**STATED EXERCISE:**
Please quote the material exactly, every line of it.

**INFORMATION PROVIDED:**

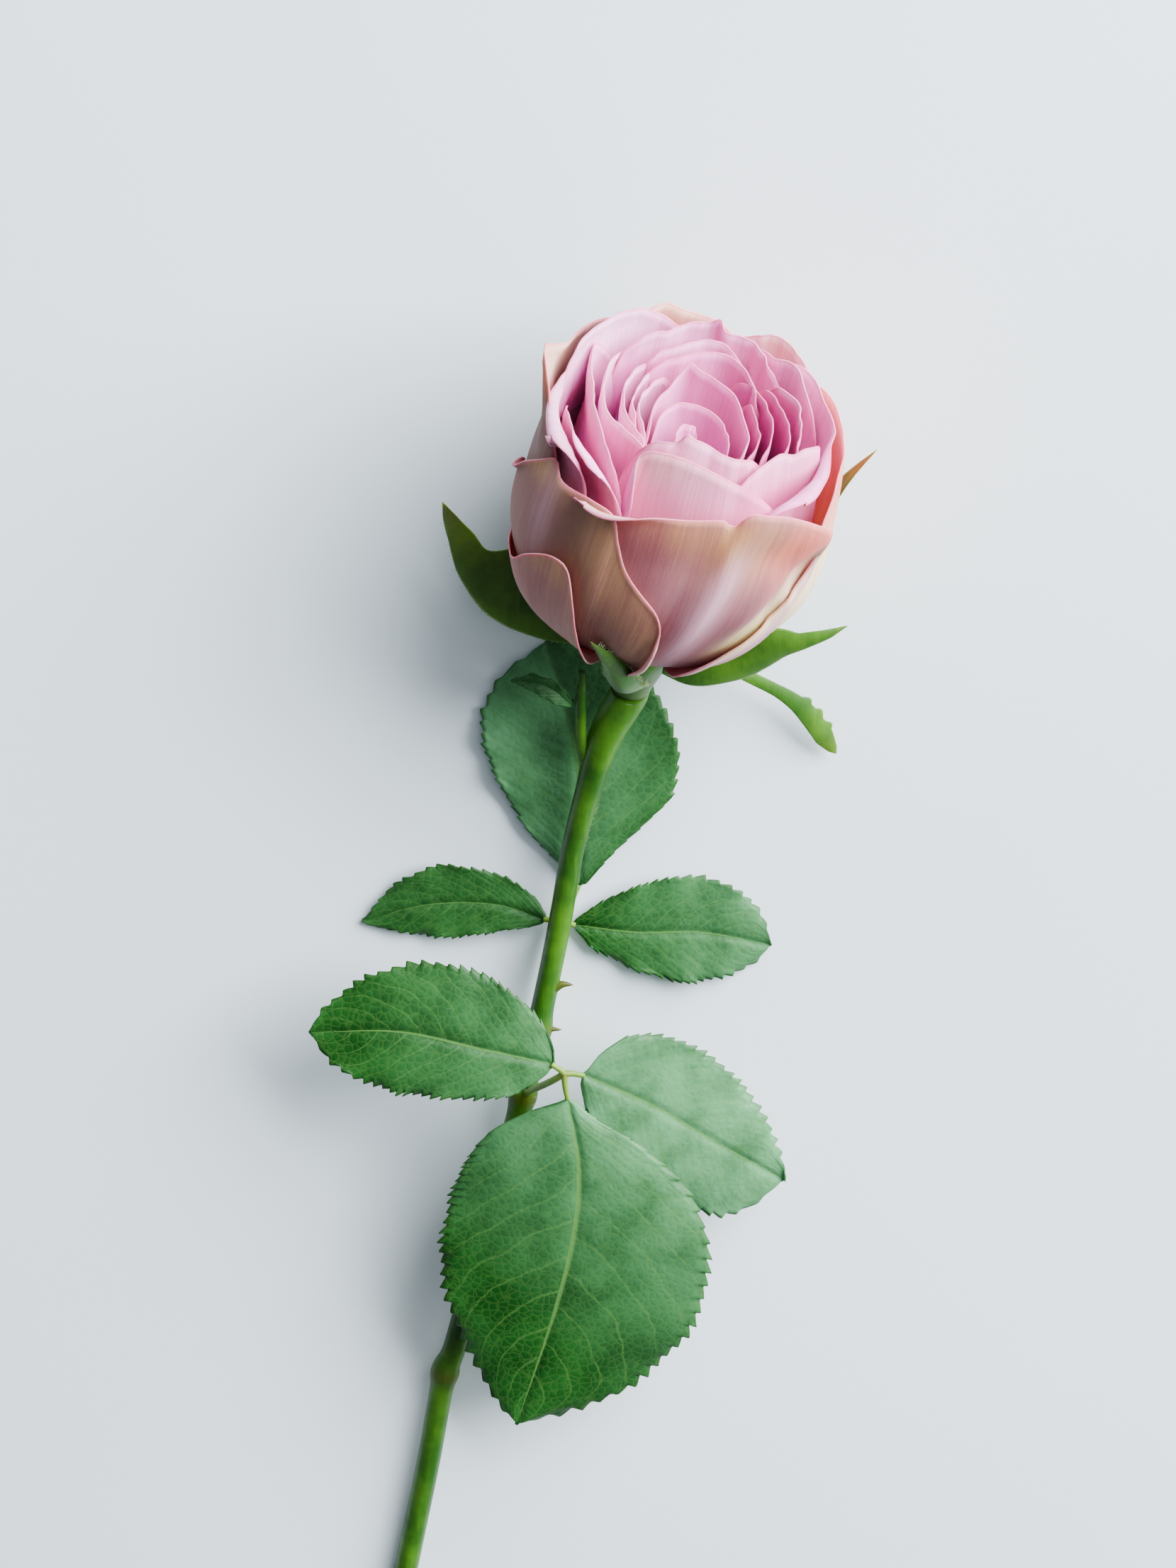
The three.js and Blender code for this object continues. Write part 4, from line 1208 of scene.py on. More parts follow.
def heart_petals() -> list[Petal]:
    """The spiral of small petals at the heart, outermost first."""
    lit = {Mask.PALE_AND_HIGHLIGHT: 0.35}
    shade = {Mask.DEEP_SHADE: 0.75}
    rims = [
        (((-148, 36, 19.6, 0), (-144, 45, 18.8, 0), (-137, 50.6, 18.6, 0.2), (-127, 51.8, 17.8, 0.3),
            (-116, 51.4, 17.2, 0.3), (-100, 50.8, 16.0, 0.4),
           (-88, 50.4, 15.2, 0.3), (-74, 50.2, 14.0, 0.3), (-60, 50.0, 13.2, 0.3), (-50, 49.4, 13.0, 0.2),
           (-44, 45, 14.2, 0), (-42, 35, 16.4, 0)), lit),
        (((2, 34, 18.0, 0), (6, 44, 16.0, 0), (16, 48.6, 14.4, 0), (28, 50.4, 13.8, 0.2),
            (42, 51.0, 13.9, 0.2), (56, 50.4, 14.2, 0.2), (66, 48, 15.0, 0),
           (72, 44, 16.4, 0), (75, 34, 18.4, 0)), shade),
        (((122, 34, 17.6, 0), (128, 45, 15.2, 0), (136, 50.6, 13.2, 0), (146, 53.2, 14.0, 0.2),
            (158, 54.2, 15.6, 0.3), (168, 54.6, 16.6, 0.3),
           (179, 54.8, 17.2, 0.3), (196, 54.6, 16.2, 0.3), (210, 54.0, 15.6, 0.3), (222, 53.2, 15.4, 0.3),
           (232, 51, 15.8, 0), (238, 44, 17.0, 0),
           (241, 34, 18.8, 0)), {}),
        (((-64, 34, 16.6, 0), (-60, 42, 15.0, 0), (-50, 47.6, 13.8, 0), (-38, 49.4, 13.0, 0.2),
            (-24, 50.0, 12.6, 0.2), (-10, 50.0, 12.9, 0.2), (2, 48.6, 13.4, 0),
           (10, 44, 14.8, 0), (13, 34, 17.0, 0)), shade),
        (((54, 34, 19.0, 0), (58, 44, 18.0, 0), (66, 49.6, 17.4, 0), (74, 51.6, 17.1, 0.2),
            (88, 52.6, 16.5, 0.3), (107, 53.0, 15.9, 0.3), (124, 53.2, 15.7, 0.3),
           (140, 53.0, 15.6, 0.2), (148, 48, 16.4, 0), (152, 36, 18.4, 0)), shade),
        (((-164, 34, 16.6, 0), (-159, 45, 15.4, 0), (-150, 50.8, 16.6, 0.2), (-142, 51.8, 16.6, 0.3),
            (-130, 51.4, 15.8, 0.3), (-119, 50.8, 15.2, 0.3),
           (-105, 50.2, 14.2, 0.3), (-92, 49.8, 13.4, 0.3), (-80, 49.2, 12.6, 0.2), (-70, 46, 12.8, 0),
           (-66, 36, 14.8, 0)), lit),
        (((-30, 34, 15.2, 0), (-26, 43, 13.2, 0), (-14, 47.8, 11.8, 0), (0, 48.8, 11.4, 0.2),
            (16, 48.8, 11.8, 0.2), (30, 48, 12.4, 0), (40, 43, 13.6, 0),
           (43, 34, 15.4, 0)), shade),
        (((52, 34, 16.4, 0), (57, 45, 14.6, 0), (64, 50.2, 13.8, 0.1), (76, 51.6, 13.6, 0.3),
            (92, 52.0, 13.3, 0.3), (108, 52.2, 13.2, 0.3), (121, 52.4, 13.4, 0.3),
           (135, 52.6, 14.0, 0.3), (149, 52.8, 14.2, 0.3), (160, 52.0, 14.0, 0.2), (168, 48, 14.2, 0),
           (172, 36, 16.0, 0)), shade),
        (((-156, 34, 14.6, 0), (-151, 45, 13.0, 0), (-143, 49.8, 14.2, 0.2), (-132, 50.6, 14.2, 0.3),
            (-118, 50.4, 13.4, 0.3), (-104, 50.0, 12.8, 0.3),
           (-88, 49.6, 12.0, 0.3), (-74, 49.2, 11.4, 0.3), (-60, 48.4, 11.2, 0.2), (-52, 44, 12.0, 0),
           (-49, 35, 13.6, 0)), lit),
        (((36, 34, 13.8, 0), (42, 44, 12.4, 0), (52, 48.8, 12.0, 0.1), (66, 50.0, 11.5, 0.3),
            (81, 50.4, 11.3, 0.3), (98, 50.6, 10.9, 0.3), (112, 50.8, 10.9, 0.3),
           (126, 51.0, 11.3, 0.3), (140, 50.8, 12.0, 0.2), (150, 47, 12.6, 0), (154, 36, 14.2, 0)), shade),
        (((-56, 36, 12.6, 0), (-60, 45, 10.8, 0), (-74, 48.6, 9.9, 0.2), (-92, 49.8, 9.8, 0.3),
            (-112, 50.4, 9.9, 0.3), (-132, 51.2, 10.6, 0.3), (-148, 52.4, 12.4, 0.2),
           (-158, 54.4, 13.6, 0.1), (-168, 53.2, 12.6, 0.3), (-190, 52.6, 11.0, 0.3),
           (-210, 52.0, 9.8, 0.3), (-234, 51.0, 8.8, 0.3), (-266, 50.4, 8.9, 0.3),
           (-298, 49.6, 10.0, 0.2), (-312, 45, 10.8, 0), (-316, 36, 12.4, 0)), {}),
        (((-20, 34, 7.4, 0), (-26, 43, 6.0, 0), (-44, 46.6, 5.2, 0), (-70, 47.8, 4.6, 0.1),
            (-100, 48.2, 3.9, 0.1), (-130, 48.0, 3.2, 0.1), (-160, 47, 3.0, 0),
           (-176, 43, 3.6, 0), (-182, 34, 5.2, 0)), {}),
        (((-72, 34, 10.4, 0), (-76, 43, 8.8, 0), (-88, 47.4, 8.2, 0.1), (-103, 48.6, 8.0, 0.2),
            (-126, 49.0, 8.1, 0.2), (-148, 49.4, 7.9, 0.3), (-170, 49.2, 7.0, 0.3),
           (-195, 49.0, 6.2, 0.3), (-225, 48.6, 5.6, 0.3), (-256, 48.2, 5.6, 0.2), (-290, 47.4, 6.4, 0.2),
           (-310, 43, 7.4, 0), (-316, 34, 9.2, 0)), {}),
    ]
    made = []
    for i, (rim, tones) in enumerate(rims):
        ordered = rim if rim[0][0] < rim[-1][0] else tuple(reversed(rim))
        turns = [point[0] for point in ordered]
        middle = (turns[0] + turns[-1]) / 2
        half = (turns[-1] - turns[0]) / 2
        made.append(
            Petal(
                f"petal_middle_{i + 1:02d}", Slot.INNER, ordered, foot=4.6 + 0.25 * i,
                base=(middle, half * 0.8), seed=41 + i,
                wave=0.25, waves=7, thickness=0.28, columns=57 if half < 100 else 81, rows=26, tones=tones,
                lean=0.0 if abs(middle) < 45 else 0.12,
            )
        )
    return made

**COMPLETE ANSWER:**
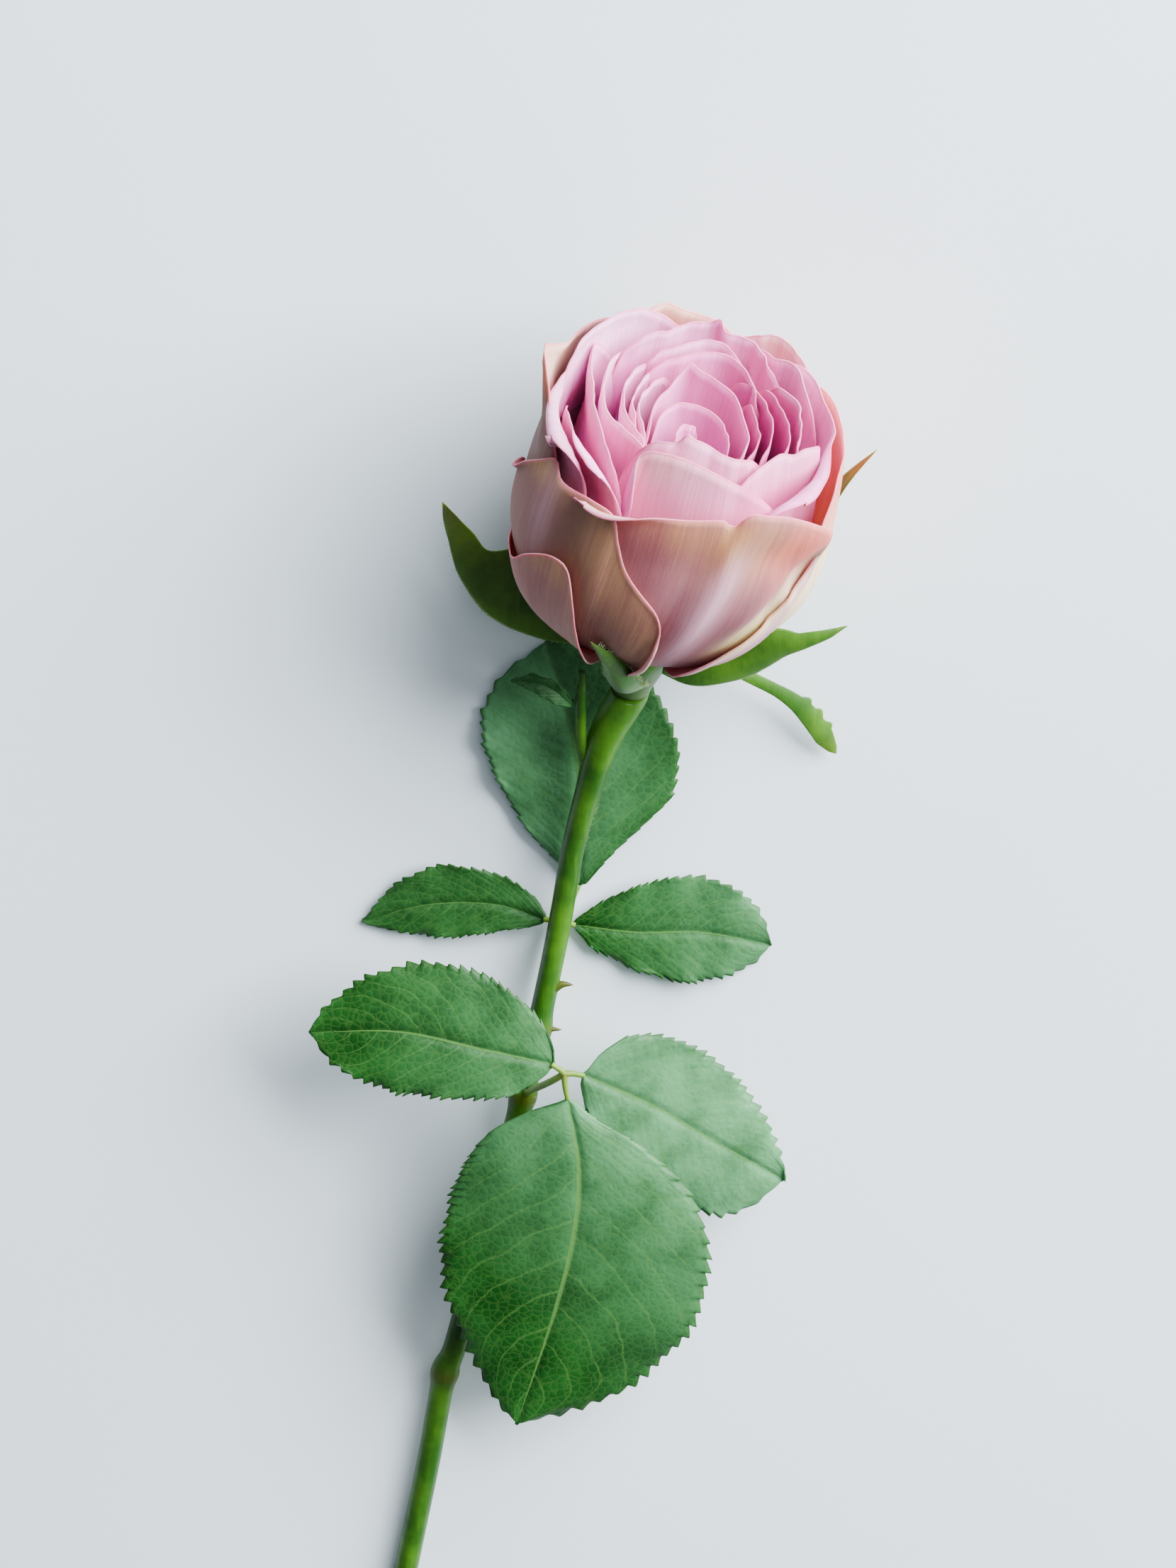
The three.js and Blender code for this object continues. Write part 4, from line 1208 of scene.py on. More parts follow.
def heart_petals() -> list[Petal]:
    """The spiral of small petals at the heart, outermost first."""
    lit = {Mask.PALE_AND_HIGHLIGHT: 0.35}
    shade = {Mask.DEEP_SHADE: 0.75}
    rims = [
        (((-148, 36, 19.6, 0), (-144, 45, 18.8, 0), (-137, 50.6, 18.6, 0.2), (-127, 51.8, 17.8, 0.3),
            (-116, 51.4, 17.2, 0.3), (-100, 50.8, 16.0, 0.4),
           (-88, 50.4, 15.2, 0.3), (-74, 50.2, 14.0, 0.3), (-60, 50.0, 13.2, 0.3), (-50, 49.4, 13.0, 0.2),
           (-44, 45, 14.2, 0), (-42, 35, 16.4, 0)), lit),
        (((2, 34, 18.0, 0), (6, 44, 16.0, 0), (16, 48.6, 14.4, 0), (28, 50.4, 13.8, 0.2),
            (42, 51.0, 13.9, 0.2), (56, 50.4, 14.2, 0.2), (66, 48, 15.0, 0),
           (72, 44, 16.4, 0), (75, 34, 18.4, 0)), shade),
        (((122, 34, 17.6, 0), (128, 45, 15.2, 0), (136, 50.6, 13.2, 0), (146, 53.2, 14.0, 0.2),
            (158, 54.2, 15.6, 0.3), (168, 54.6, 16.6, 0.3),
           (179, 54.8, 17.2, 0.3), (196, 54.6, 16.2, 0.3), (210, 54.0, 15.6, 0.3), (222, 53.2, 15.4, 0.3),
           (232, 51, 15.8, 0), (238, 44, 17.0, 0),
           (241, 34, 18.8, 0)), {}),
        (((-64, 34, 16.6, 0), (-60, 42, 15.0, 0), (-50, 47.6, 13.8, 0), (-38, 49.4, 13.0, 0.2),
            (-24, 50.0, 12.6, 0.2), (-10, 50.0, 12.9, 0.2), (2, 48.6, 13.4, 0),
           (10, 44, 14.8, 0), (13, 34, 17.0, 0)), shade),
        (((54, 34, 19.0, 0), (58, 44, 18.0, 0), (66, 49.6, 17.4, 0), (74, 51.6, 17.1, 0.2),
            (88, 52.6, 16.5, 0.3), (107, 53.0, 15.9, 0.3), (124, 53.2, 15.7, 0.3),
           (140, 53.0, 15.6, 0.2), (148, 48, 16.4, 0), (152, 36, 18.4, 0)), shade),
        (((-164, 34, 16.6, 0), (-159, 45, 15.4, 0), (-150, 50.8, 16.6, 0.2), (-142, 51.8, 16.6, 0.3),
            (-130, 51.4, 15.8, 0.3), (-119, 50.8, 15.2, 0.3),
           (-105, 50.2, 14.2, 0.3), (-92, 49.8, 13.4, 0.3), (-80, 49.2, 12.6, 0.2), (-70, 46, 12.8, 0),
           (-66, 36, 14.8, 0)), lit),
        (((-30, 34, 15.2, 0), (-26, 43, 13.2, 0), (-14, 47.8, 11.8, 0), (0, 48.8, 11.4, 0.2),
            (16, 48.8, 11.8, 0.2), (30, 48, 12.4, 0), (40, 43, 13.6, 0),
           (43, 34, 15.4, 0)), shade),
        (((52, 34, 16.4, 0), (57, 45, 14.6, 0), (64, 50.2, 13.8, 0.1), (76, 51.6, 13.6, 0.3),
            (92, 52.0, 13.3, 0.3), (108, 52.2, 13.2, 0.3), (121, 52.4, 13.4, 0.3),
           (135, 52.6, 14.0, 0.3), (149, 52.8, 14.2, 0.3), (160, 52.0, 14.0, 0.2), (168, 48, 14.2, 0),
           (172, 36, 16.0, 0)), shade),
        (((-156, 34, 14.6, 0), (-151, 45, 13.0, 0), (-143, 49.8, 14.2, 0.2), (-132, 50.6, 14.2, 0.3),
            (-118, 50.4, 13.4, 0.3), (-104, 50.0, 12.8, 0.3),
           (-88, 49.6, 12.0, 0.3), (-74, 49.2, 11.4, 0.3), (-60, 48.4, 11.2, 0.2), (-52, 44, 12.0, 0),
           (-49, 35, 13.6, 0)), lit),
        (((36, 34, 13.8, 0), (42, 44, 12.4, 0), (52, 48.8, 12.0, 0.1), (66, 50.0, 11.5, 0.3),
            (81, 50.4, 11.3, 0.3), (98, 50.6, 10.9, 0.3), (112, 50.8, 10.9, 0.3),
           (126, 51.0, 11.3, 0.3), (140, 50.8, 12.0, 0.2), (150, 47, 12.6, 0), (154, 36, 14.2, 0)), shade),
        (((-56, 36, 12.6, 0), (-60, 45, 10.8, 0), (-74, 48.6, 9.9, 0.2), (-92, 49.8, 9.8, 0.3),
            (-112, 50.4, 9.9, 0.3), (-132, 51.2, 10.6, 0.3), (-148, 52.4, 12.4, 0.2),
           (-158, 54.4, 13.6, 0.1), (-168, 53.2, 12.6, 0.3), (-190, 52.6, 11.0, 0.3),
           (-210, 52.0, 9.8, 0.3), (-234, 51.0, 8.8, 0.3), (-266, 50.4, 8.9, 0.3),
           (-298, 49.6, 10.0, 0.2), (-312, 45, 10.8, 0), (-316, 36, 12.4, 0)), {}),
        (((-20, 34, 7.4, 0), (-26, 43, 6.0, 0), (-44, 46.6, 5.2, 0), (-70, 47.8, 4.6, 0.1),
            (-100, 48.2, 3.9, 0.1), (-130, 48.0, 3.2, 0.1), (-160, 47, 3.0, 0),
           (-176, 43, 3.6, 0), (-182, 34, 5.2, 0)), {}),
        (((-72, 34, 10.4, 0), (-76, 43, 8.8, 0), (-88, 47.4, 8.2, 0.1), (-103, 48.6, 8.0, 0.2),
            (-126, 49.0, 8.1, 0.2), (-148, 49.4, 7.9, 0.3), (-170, 49.2, 7.0, 0.3),
           (-195, 49.0, 6.2, 0.3), (-225, 48.6, 5.6, 0.3), (-256, 48.2, 5.6, 0.2), (-290, 47.4, 6.4, 0.2),
           (-310, 43, 7.4, 0), (-316, 34, 9.2, 0)), {}),
    ]
    made = []
    for i, (rim, tones) in enumerate(rims):
        ordered = rim if rim[0][0] < rim[-1][0] else tuple(reversed(rim))
        turns = [point[0] for point in ordered]
        middle = (turns[0] + turns[-1]) / 2
        half = (turns[-1] - turns[0]) / 2
        made.append(
            Petal(
                f"petal_middle_{i + 1:02d}", Slot.INNER, ordered, foot=4.6 + 0.25 * i,
                base=(middle, half * 0.8), seed=41 + i,
                wave=0.25, waves=7, thickness=0.28, columns=57 if half < 100 else 81, rows=26, tones=tones,
                lean=0.0 if abs(middle) < 45 else 0.12,
            )
        )
    return made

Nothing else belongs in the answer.